Без зависти, но с жалостью непонятно к кому я смотрел за молодыми, чистенькими парами, бодро и стройно входящими в ресторан – в безмолвии, в согласии душ и сердец, в котором они заведены идти до смерти, обрастая детьми и болезнями, до тех пор пока под ноги одного из них не грохнется с небес гробовой камень, а второй обхватит каменные эти буквы и цифры и зарыдает, истекая заботами об оградке, о фиалках, подновлении фото, памятных днях и не уставая свидетельствовать о несомненном сходстве, проявляющемся в потомстве, – ведь это говорит ЕГО (ЕЕ) голос (но никому, даже оставшемуся ему (ей) голос невнятен – что-что? – но разницы нет): не устанет вставать посреди семейных торжеств и чаепитий наскучившим, строгим свидетелем защиты, неуместным, как… Чтобы: был бы жив (жива)… как говорил (а)… вот бы порадовалась (ся)…
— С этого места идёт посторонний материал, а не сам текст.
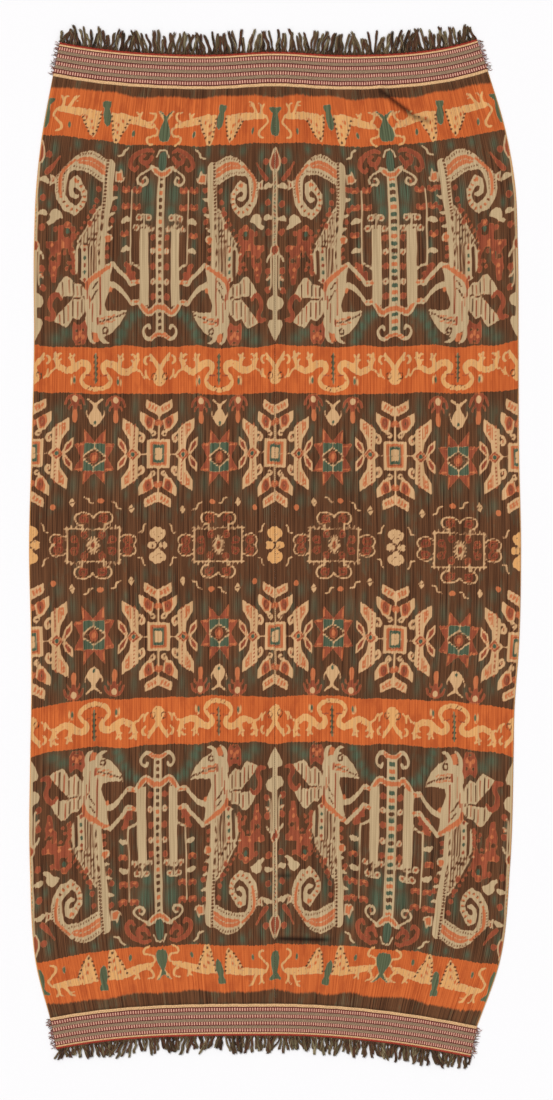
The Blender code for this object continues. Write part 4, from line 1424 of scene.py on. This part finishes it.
def bundle_slip(shape, seed):
    """How far each tied bundle slipped along the warp, in ties: a number for each column that changes
    slowly along it, so that the edges across the warp come out stepped."""
    rows, columns = shape
    knots = np.random.default_rng(seed).normal(0, BUNDLE_SLIP, (SLIP_SPANS + 1, columns))
    place = np.linspace(0, SLIP_SPANS, rows)
    i = np.minimum(place.astype(int), SLIP_SPANS - 1)
    t = (place - i)[:, None]
    return knots[i] * (1 - t) + knots[i + 1] * t


# How far the right panel's motifs hang at these shares of its width, in ties
SLUMP_SHARES = (0.0, 0.25, 0.5, 0.75, 1.0)
SLUMP_MIDDLE = (0.0, 0.0, 3.0, 5.5, 6.0)
SLUMP_LOWER = (-3.0, -3.5, 1.0, 5.5, 6.0)


def slump(share, along):
    """How far the right panel's motifs hang below their row, in ties: in the middle and the lower
    field they drift down toward the selvedge, and at the orange bands they are back in line."""
    in_middle = np.clip(1 - (along / 151) ** 4, 0, 1)
    in_lower = np.clip(1 - ((along + 298) / 100) ** 4, 0, 1)
    middle = np.interp(np.abs(share), SLUMP_SHARES, SLUMP_MIDDLE)
    lower = np.interp(np.abs(share), SLUMP_SHARES, SLUMP_LOWER)
    return middle * in_middle + lower * in_lower


PANEL_WIDTH = 0.6
SELVEDGE_TIES = 0.8
SWELL = 0.0005
SWELL_EDGE = 0.02
# How far the motifs stray from a true drawing, across and along, in ties
STRAY_ACROSS = 0.9
STRAY_ALONG = 1.3


def make_panel(name, side, axis_share, trunk_size, seed, material):
    """One loom panel: a thin closed sheet that carries its dye chart. side is -1 for the left panel and
    1 for the right one. The chart takes distances from the axis and from the mid line, so it is the
    same on both sides of each. It is stretched smoothly across, so that its edges fall on the seam and
    on the selvedge."""
    near = GAP / 2 / max(row.left for row in SECTIONS)
    share, station = np.meshgrid(side * np.linspace(near, 1, CELLS_ACROSS + 1), station_lines())
    x, y = lay(share, station)
    x = np.where(np.abs(share) <= near, side * GAP / 2, x)
    low = relief(x, y, share, station)
    edge = np.clip((1 - np.abs(share)) / SWELL_EDGE, 0, 1)
    swell = SWELL * (1 + wander(x * 0.7, y * 0.6, seed + 7)) * edge
    top = np.stack([x, y, low + PANEL_THICKNESS + swell], axis=-1)
    under = np.stack([x, y, low], axis=-1)
    piece, fine_count = closed_sheet(name, top, under, COARSE, material)

    across = (axis_share - np.abs(share)) * PANEL_TIES
    seamward = np.clip(across, 0, None) / (axis_share * PANEL_TIES)
    reach = (1 - axis_share) * PANEL_TIES
    stretched = np.where(
        across > 0,
        across + (EDGE - axis_share * PANEL_TIES) * seamward**1.6,
        -across * (1 + (EDGE / reach - 1) * np.clip(-across / reach, 0, 1)),
    )
    along = (station - CHART_MIDDLE) / TIE
    if side > 0:
        along = along + slump(share, along)
    stray = STRAY_ACROSS * wander(x, y, seed) * np.clip(np.abs(stretched) / 10, 0, 1)
    strayed = np.abs(along) + STRAY_ALONG * wander(y, x, seed + 3) + bundle_slip(x.shape, int(seed))
    chart = draw_panel_chart(np.abs(stretched) + stray, strayed, trunk_size)
    selvedge = (np.abs(share) - 1) * PANEL_TIES + SELVEDGE_TIES
    chart.fields["gold"] = np.maximum(chart.fields["gold"], selvedge.reshape(chart.fields["gold"].shape))
    for field, values in chart.fields.items():
        keep(piece.data, field, both(values.reshape(x.shape), COARSE))
    # Painted shade along the folds' creases, kept for each point
    keep(piece.data, "soil", both(soil(x, y), COARSE))

    weave = np.stack([both(share * PANEL_WIDTH, COARSE), both(station, COARSE)], axis=1)
    set_uv(piece.data, "weave", weave[corner_points(piece.data)])
    rows, columns = x.shape
    across = np.broadcast_to(np.linspace(0, 1, columns), x.shape)
    along = np.broadcast_to(np.linspace(0, 1, rows)[:, None], x.shape)
    bake_map(piece, fine_count, across, along, COARSE)
    return piece


def end_frame(share, end):
    """Points, outward normals and tangents of the line where a band meets the panels."""
    nudge = 1e-3
    share = np.asarray(share, float)
    x, y = lay(share, end)
    x1, y1 = lay(np.clip(share + nudge, -1, 1), end)
    x0, y0 = lay(np.clip(share - nudge, -1, 1), end)
    tangent = np.stack([x1 - x0, y1 - y0], axis=-1)
    tangent /= np.linalg.norm(tangent, axis=-1, keepdims=True)
    outward = 1.0 if end > 0 else -1.0
    normal = outward * np.stack([-tangent[..., 1], tangent[..., 0]], axis=-1)
    return np.stack([x, y], axis=-1), normal, tangent


BAND_LENGTH = 1.06
BAND_CELLS = (540, 45)
BAND_COARSE = 3
ROW_RIDGE = 0.00045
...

Хотя все может быть по-разному.
Вечная любовь – это та смола, что проступает на весенней коре, – каждый хочет увидеть, услышать ее голос, да хотя бы слух о ней… Возможно, притягивает именно «вечный». Всем неприятно видеть безмятежно хохочущих (оттенок предательства) вдов и детей, обыкновенно проживающих годовщины маминого ухода. Почему-то живучая жизнь быстро входит в противоречие, растет в направлении «против» вечной любви, за которой совсем близко или за знаком равенства – монастырская тьма. И сырость.